EXERCISE OBJECTIVE: Please print the full listing exactly.

▼

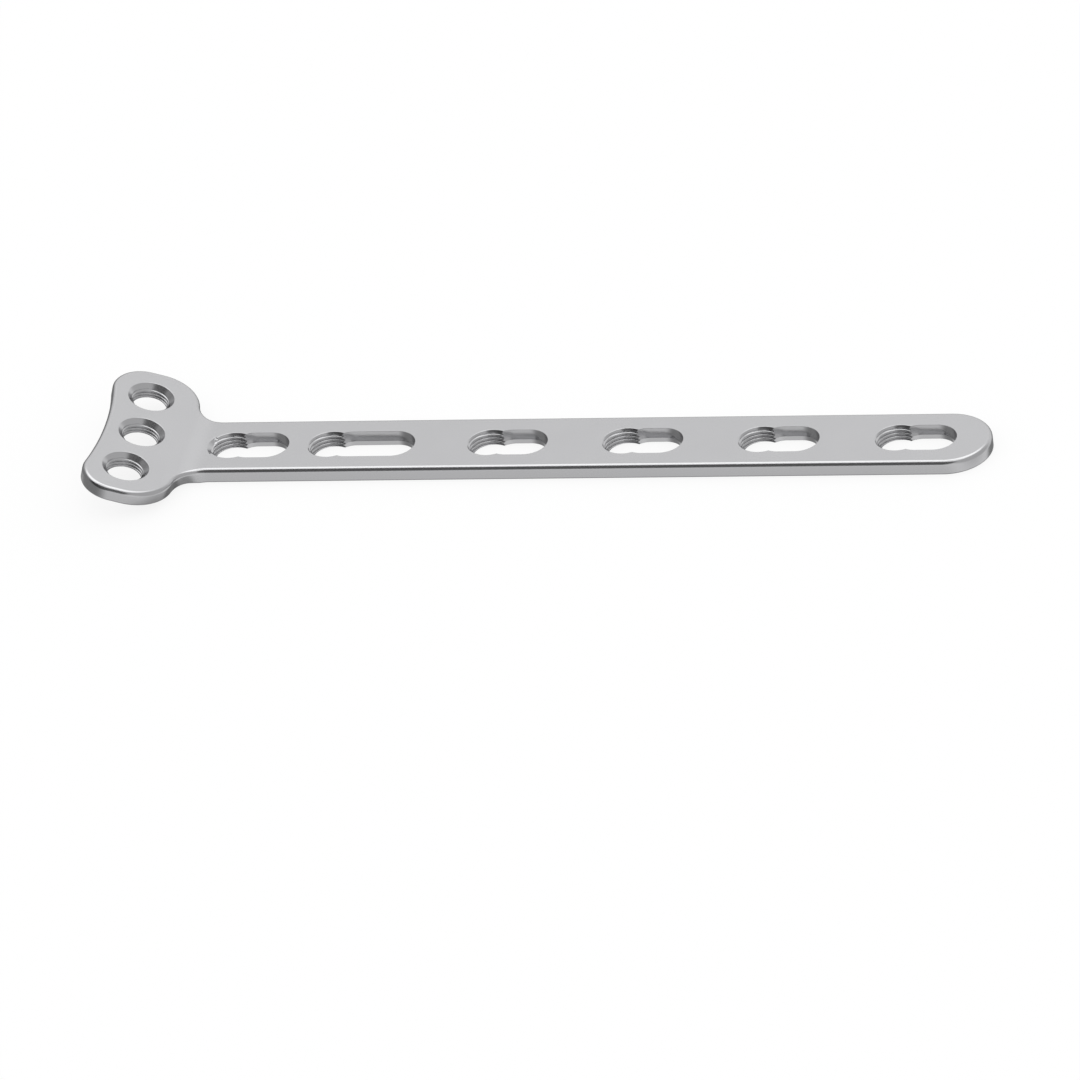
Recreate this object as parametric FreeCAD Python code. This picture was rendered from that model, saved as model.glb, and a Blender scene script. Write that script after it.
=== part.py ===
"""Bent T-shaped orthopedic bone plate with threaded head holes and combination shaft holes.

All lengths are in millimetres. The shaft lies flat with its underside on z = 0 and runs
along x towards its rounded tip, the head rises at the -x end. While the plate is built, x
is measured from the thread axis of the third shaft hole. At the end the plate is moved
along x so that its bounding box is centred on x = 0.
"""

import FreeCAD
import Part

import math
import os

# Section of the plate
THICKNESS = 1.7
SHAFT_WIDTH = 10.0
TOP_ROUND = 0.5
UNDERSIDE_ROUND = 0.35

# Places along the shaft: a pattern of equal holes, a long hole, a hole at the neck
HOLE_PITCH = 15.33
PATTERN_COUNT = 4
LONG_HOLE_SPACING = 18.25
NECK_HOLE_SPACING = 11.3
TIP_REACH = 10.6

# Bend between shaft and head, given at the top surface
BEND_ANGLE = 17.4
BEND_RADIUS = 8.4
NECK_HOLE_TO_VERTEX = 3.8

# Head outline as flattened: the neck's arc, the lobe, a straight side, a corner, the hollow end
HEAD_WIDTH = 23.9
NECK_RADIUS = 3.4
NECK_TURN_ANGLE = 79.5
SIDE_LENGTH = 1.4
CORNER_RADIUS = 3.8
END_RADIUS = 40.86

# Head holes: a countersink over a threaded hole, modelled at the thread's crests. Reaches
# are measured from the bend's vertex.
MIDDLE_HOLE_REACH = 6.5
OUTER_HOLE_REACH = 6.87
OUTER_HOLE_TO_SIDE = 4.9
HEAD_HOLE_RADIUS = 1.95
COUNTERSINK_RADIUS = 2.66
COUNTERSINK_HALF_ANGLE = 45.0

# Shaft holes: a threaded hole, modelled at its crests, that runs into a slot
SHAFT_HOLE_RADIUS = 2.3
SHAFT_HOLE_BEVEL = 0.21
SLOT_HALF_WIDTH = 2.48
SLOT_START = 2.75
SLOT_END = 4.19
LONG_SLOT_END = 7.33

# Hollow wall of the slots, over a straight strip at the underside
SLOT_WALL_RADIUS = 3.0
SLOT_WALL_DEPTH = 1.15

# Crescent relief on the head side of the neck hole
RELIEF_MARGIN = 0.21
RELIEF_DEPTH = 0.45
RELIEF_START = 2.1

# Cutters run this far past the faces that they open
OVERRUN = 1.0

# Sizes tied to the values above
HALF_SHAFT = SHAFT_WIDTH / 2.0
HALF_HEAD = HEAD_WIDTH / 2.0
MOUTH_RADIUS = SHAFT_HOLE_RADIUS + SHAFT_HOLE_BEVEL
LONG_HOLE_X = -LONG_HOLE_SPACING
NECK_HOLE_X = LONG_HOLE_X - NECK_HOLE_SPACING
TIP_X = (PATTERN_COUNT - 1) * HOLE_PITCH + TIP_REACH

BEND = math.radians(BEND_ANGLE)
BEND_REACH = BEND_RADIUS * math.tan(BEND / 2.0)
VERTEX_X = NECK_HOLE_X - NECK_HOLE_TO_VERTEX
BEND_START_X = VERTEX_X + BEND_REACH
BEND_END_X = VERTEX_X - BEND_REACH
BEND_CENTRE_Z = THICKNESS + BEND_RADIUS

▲

EXERCISE ANSWER:
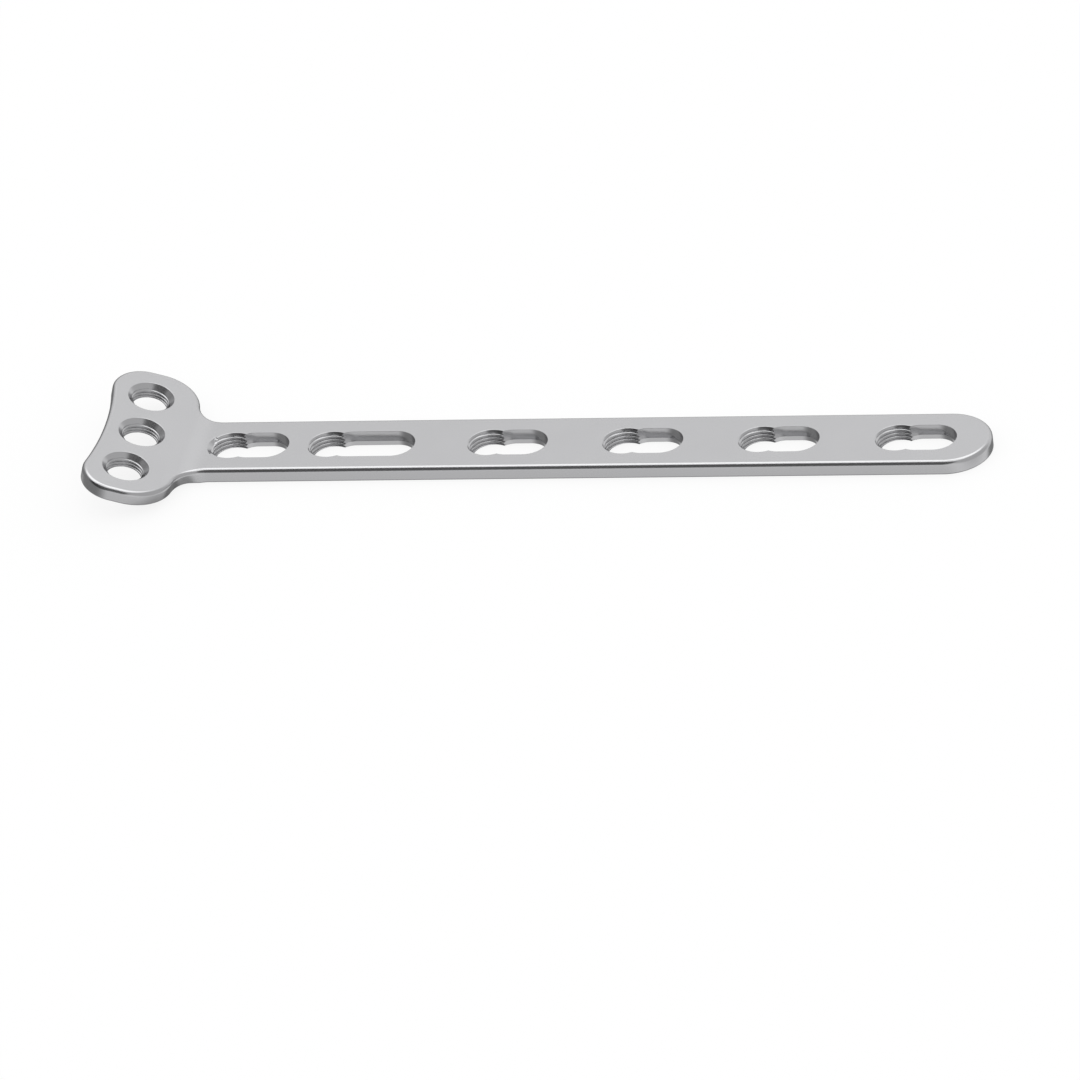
Recreate this object as parametric FreeCAD Python code. This picture was rendered from that model, saved as model.glb, and a Blender scene script. Write that script after it.
=== part.py ===
"""Bent T-shaped orthopedic bone plate with threaded head holes and combination shaft holes.

All lengths are in millimetres. The shaft lies flat with its underside on z = 0 and runs
along x towards its rounded tip, the head rises at the -x end. While the plate is built, x
is measured from the thread axis of the third shaft hole. At the end the plate is moved
along x so that its bounding box is centred on x = 0.
"""

import FreeCAD
import Part

import math
import os

# Section of the plate
THICKNESS = 1.7
SHAFT_WIDTH = 10.0
TOP_ROUND = 0.5
UNDERSIDE_ROUND = 0.35

# Places along the shaft: a pattern of equal holes, a long hole, a hole at the neck
HOLE_PITCH = 15.33
PATTERN_COUNT = 4
LONG_HOLE_SPACING = 18.25
NECK_HOLE_SPACING = 11.3
TIP_REACH = 10.6

# Bend between shaft and head, given at the top surface
BEND_ANGLE = 17.4
BEND_RADIUS = 8.4
NECK_HOLE_TO_VERTEX = 3.8

# Head outline as flattened: the neck's arc, the lobe, a straight side, a corner, the hollow end
HEAD_WIDTH = 23.9
NECK_RADIUS = 3.4
NECK_TURN_ANGLE = 79.5
SIDE_LENGTH = 1.4
CORNER_RADIUS = 3.8
END_RADIUS = 40.86

# Head holes: a countersink over a threaded hole, modelled at the thread's crests. Reaches
# are measured from the bend's vertex.
MIDDLE_HOLE_REACH = 6.5
OUTER_HOLE_REACH = 6.87
OUTER_HOLE_TO_SIDE = 4.9
HEAD_HOLE_RADIUS = 1.95
COUNTERSINK_RADIUS = 2.66
COUNTERSINK_HALF_ANGLE = 45.0

# Shaft holes: a threaded hole, modelled at its crests, that runs into a slot
SHAFT_HOLE_RADIUS = 2.3
SHAFT_HOLE_BEVEL = 0.21
SLOT_HALF_WIDTH = 2.48
SLOT_START = 2.75
SLOT_END = 4.19
LONG_SLOT_END = 7.33

# Hollow wall of the slots, over a straight strip at the underside
SLOT_WALL_RADIUS = 3.0
SLOT_WALL_DEPTH = 1.15

# Crescent relief on the head side of the neck hole
RELIEF_MARGIN = 0.21
RELIEF_DEPTH = 0.45
RELIEF_START = 2.1

# Cutters run this far past the faces that they open
OVERRUN = 1.0

# Sizes tied to the values above
HALF_SHAFT = SHAFT_WIDTH / 2.0
HALF_HEAD = HEAD_WIDTH / 2.0
MOUTH_RADIUS = SHAFT_HOLE_RADIUS + SHAFT_HOLE_BEVEL
LONG_HOLE_X = -LONG_HOLE_SPACING
NECK_HOLE_X = LONG_HOLE_X - NECK_HOLE_SPACING
TIP_X = (PATTERN_COUNT - 1) * HOLE_PITCH + TIP_REACH

BEND = math.radians(BEND_ANGLE)
BEND_REACH = BEND_RADIUS * math.tan(BEND / 2.0)
VERTEX_X = NECK_HOLE_X - NECK_HOLE_TO_VERTEX
BEND_START_X = VERTEX_X + BEND_REACH
BEND_END_X = VERTEX_X - BEND_REACH
BEND_CENTRE_Z = THICKNESS + BEND_RADIUS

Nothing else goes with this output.